The delayed disclosure may be terminated either by cancellation of the project or by disclosure of the inside information. When [the Company] has disclosed the inside information, [the Company] will inform the Finnish Financial Supervision Authority of the decision to delay.[4] Upon the explicit request of the Finnish Financial Supervisory Authority, [the Company] shall provide a written explanation to the Finnish Financial Supervisory Authority of how the conditions for delay were met. Should the project be cancelled, [the Company] shall not disclose the inside information or inform the Finnish Financial Supervision Authority of the decision to delay.

Reason for the termination of the delay:

□ Disclosure of the inside information. The inside information has been disclosed with a stock exchange release: [date and time]

□ Cancellation of the project. The project has been cancelled: [date and time]

2 (2)

[1] KRO comment: To be decided, who shall provide the notification to the Finnish Financial Supervisory Authority.

[2] Drafting note: The aspects to be evaluated are based on the MAR preamble, sections 50a and 50b, and ESMA's consultation paper (ESMA/2016/162).

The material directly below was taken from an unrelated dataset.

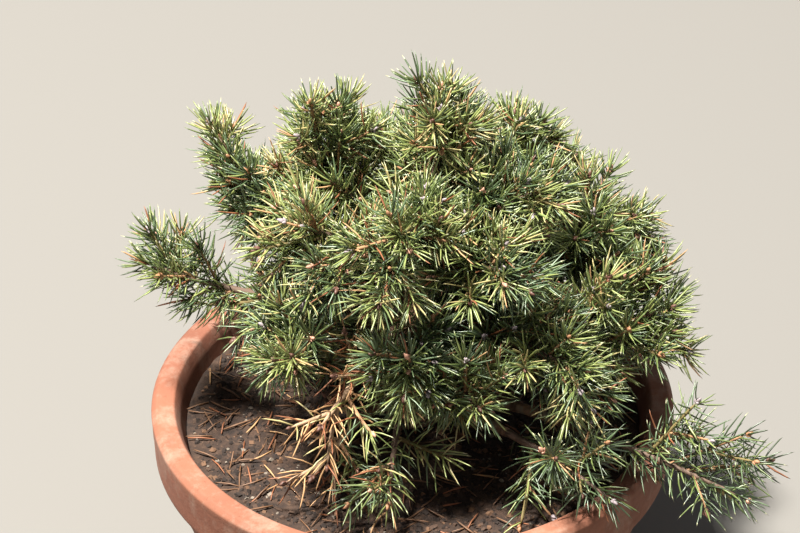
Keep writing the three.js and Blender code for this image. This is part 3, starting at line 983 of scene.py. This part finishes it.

[3] In addition, it is required that the approval is to be made within the same day and that it is not automatically expected to be in line with the decision already made.

[4] Drafting note: A company-specific way to technically execute the notification may be added and a certain person may be authorised to handle the notification. According to the Finnish Financial Supervisory Authority's view, the notification is not subject to any formal requirements and may be brief, and it is not required at this point to give reasons for the decision to delay nor to attach the decision to delay to the notification.